Bothered Andrew all night, got him to introduce me to more of the CSH members. After meeting a few of the on-floor members, I still definitely want to apply, which is good. The floor is a little clique-y though, but I guess that would happen to any large enough group that lived together.

Feb10th

Switched to Decaf

Switched to decaf for lent.

So far I’m not any more tired, but a lot more crazy.

That is all.

Jan31st

Facebook be damned

I’ve just received a “What kind of guy will you fall for? ” invitation and a “What kind of bride will you be?” invitation, from my friend Dani. I’m not quite sure what’s she’s trying to say…

I wanna know What Kind of Bride Will You Be? — Just answer a few questions and find out instantly! It’s SCARILY accurate.

Not that accurate, methinks. Not quite that accurate…

Jan28th

Internet Celebrities and their GPG Keys

I’m apparently an Internet celebrity of sorts; I was browsing /b/ on 7chan, and in the middle of a browsing a thread full of Team Fortress 2 pictures, I was very surprised to find a picture of myself. An exceptionally awesome picture of myself, as a heavy, kicking ass with my huge minigun, while on fire and screaming. It was described by the poster as “Fresh from the 7chan TF2 servar. This pic amuses me to no end.” In retrospect, it’s fairly likely that someone on the 7chan server might screenshot me and upload to 7chan’s forum, and I play on 7chan’s TF2 quite a lot, as I’m an admin on it… but it still weirded me out to find a picture of myself on the Internet. Weird indeed.

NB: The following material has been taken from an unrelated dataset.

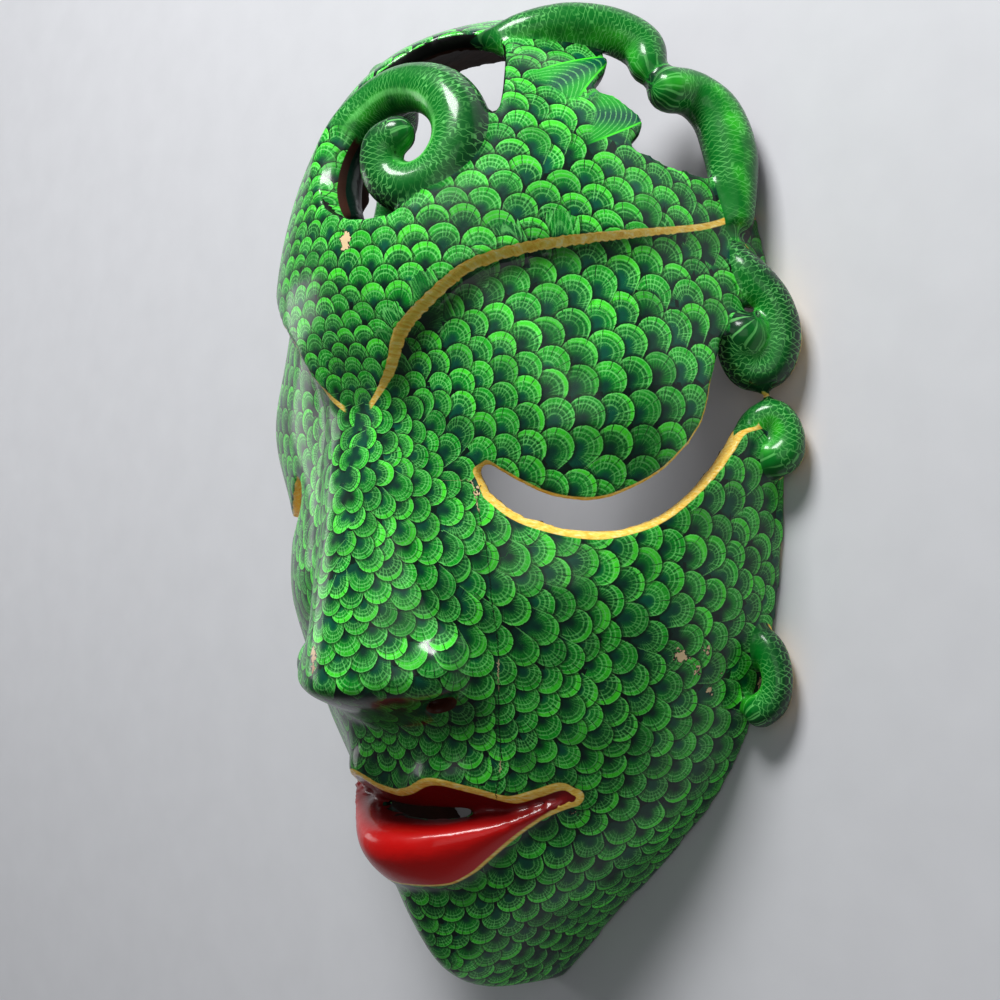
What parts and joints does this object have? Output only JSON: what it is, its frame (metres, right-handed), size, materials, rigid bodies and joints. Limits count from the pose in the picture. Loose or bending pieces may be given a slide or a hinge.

Also, got a new GPG key… naturally, don’t trust anything on the Internet, so I will give it to you in person should you need it anyway.

Jan23rd

J’ai bon goût en électronique

I had the sketchiest mail today. Opened it up, and found two small paper-bag packages stuffed into my tiny school mailbox, complete with obscenely cheap and bad wrapping, beaten up exterior, questionably legal lime-green customs declaration tags, falling-off airmail stickers, with return addresses to personal apartments in Hong Kong. Needless to say, I was ecstatic; my insanely cheap e-bay electronics purchases had finally found their way to Rochester. :-)

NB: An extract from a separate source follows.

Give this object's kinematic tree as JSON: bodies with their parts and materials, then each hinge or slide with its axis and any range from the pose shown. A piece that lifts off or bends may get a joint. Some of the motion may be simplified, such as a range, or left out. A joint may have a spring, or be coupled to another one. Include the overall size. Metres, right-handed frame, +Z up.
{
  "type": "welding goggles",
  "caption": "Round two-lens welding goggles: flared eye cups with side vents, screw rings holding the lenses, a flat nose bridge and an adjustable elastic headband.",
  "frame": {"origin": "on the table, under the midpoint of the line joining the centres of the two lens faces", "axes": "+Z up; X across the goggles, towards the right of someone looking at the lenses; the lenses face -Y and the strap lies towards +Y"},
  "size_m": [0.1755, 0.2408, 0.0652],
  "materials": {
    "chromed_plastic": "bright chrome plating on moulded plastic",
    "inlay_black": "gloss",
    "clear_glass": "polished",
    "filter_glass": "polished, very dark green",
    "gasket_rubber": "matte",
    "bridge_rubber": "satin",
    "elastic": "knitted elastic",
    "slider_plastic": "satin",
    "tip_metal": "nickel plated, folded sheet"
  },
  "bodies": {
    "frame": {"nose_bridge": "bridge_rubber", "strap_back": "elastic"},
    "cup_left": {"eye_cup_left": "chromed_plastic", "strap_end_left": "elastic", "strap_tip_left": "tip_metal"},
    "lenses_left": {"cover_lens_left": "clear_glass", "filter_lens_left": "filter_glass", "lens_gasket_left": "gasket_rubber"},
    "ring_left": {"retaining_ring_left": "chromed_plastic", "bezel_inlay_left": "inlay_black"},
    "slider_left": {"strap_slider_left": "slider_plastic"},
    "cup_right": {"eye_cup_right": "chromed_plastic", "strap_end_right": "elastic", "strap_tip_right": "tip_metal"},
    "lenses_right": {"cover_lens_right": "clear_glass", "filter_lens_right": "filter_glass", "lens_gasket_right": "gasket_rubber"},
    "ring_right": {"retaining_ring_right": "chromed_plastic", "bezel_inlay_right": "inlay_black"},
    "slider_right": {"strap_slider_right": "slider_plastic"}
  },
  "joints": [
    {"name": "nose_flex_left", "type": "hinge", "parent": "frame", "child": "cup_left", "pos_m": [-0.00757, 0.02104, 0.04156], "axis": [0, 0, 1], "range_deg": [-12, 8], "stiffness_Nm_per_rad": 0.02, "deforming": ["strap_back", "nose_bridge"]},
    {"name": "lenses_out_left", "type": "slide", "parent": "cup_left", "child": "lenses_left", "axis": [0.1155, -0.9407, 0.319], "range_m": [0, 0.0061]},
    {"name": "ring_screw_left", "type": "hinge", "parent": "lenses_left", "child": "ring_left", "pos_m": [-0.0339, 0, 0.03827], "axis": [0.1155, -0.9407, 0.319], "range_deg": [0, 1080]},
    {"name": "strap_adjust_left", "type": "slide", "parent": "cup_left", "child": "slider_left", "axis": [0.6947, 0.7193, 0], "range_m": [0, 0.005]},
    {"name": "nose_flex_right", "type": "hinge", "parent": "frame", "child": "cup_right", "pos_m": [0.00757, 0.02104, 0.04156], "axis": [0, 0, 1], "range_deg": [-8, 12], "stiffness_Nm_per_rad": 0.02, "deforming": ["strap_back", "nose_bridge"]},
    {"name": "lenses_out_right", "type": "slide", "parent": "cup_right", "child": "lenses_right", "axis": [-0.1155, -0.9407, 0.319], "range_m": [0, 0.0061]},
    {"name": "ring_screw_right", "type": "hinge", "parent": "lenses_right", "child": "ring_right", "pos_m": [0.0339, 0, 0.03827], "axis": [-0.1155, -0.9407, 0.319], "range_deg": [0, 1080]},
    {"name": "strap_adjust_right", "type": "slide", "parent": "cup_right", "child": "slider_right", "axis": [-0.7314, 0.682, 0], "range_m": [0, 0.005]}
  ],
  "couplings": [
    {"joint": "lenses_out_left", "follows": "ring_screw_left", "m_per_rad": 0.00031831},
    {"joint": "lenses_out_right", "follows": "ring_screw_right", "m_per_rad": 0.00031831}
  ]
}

My laptop now interfaces with an external 8 inch 10 dbi 2.4 GHz wifi antenna, and it’s awesome. Reception using the three, two internal and one external, omnidirectional antennas (I have a three-stream wireless card from intel) is insanely good. Later, I might get a better antenna, one compatible with 5 GHz signals that wireless N is capable of, but until then, this is awesome.

Oh, and google finally cached my website. Not sure how it crawled here, as nothing links here, but it did. Somehow. Hax?

Dec11th

Does your friend give you more page hits than Google? Yeah. That’s what I thought.

Roy is better than Google when it comes to redirecting people to my blog. *sigh*

Actually, I really appreciate being in a learning community at RIT. It makes life here… nice. Nicer than my home town, I’d say. I have great friends I can walk over to see, without getting in a car, and spend fun time with on campus, or in Henrietta. I still wish I had a car here though…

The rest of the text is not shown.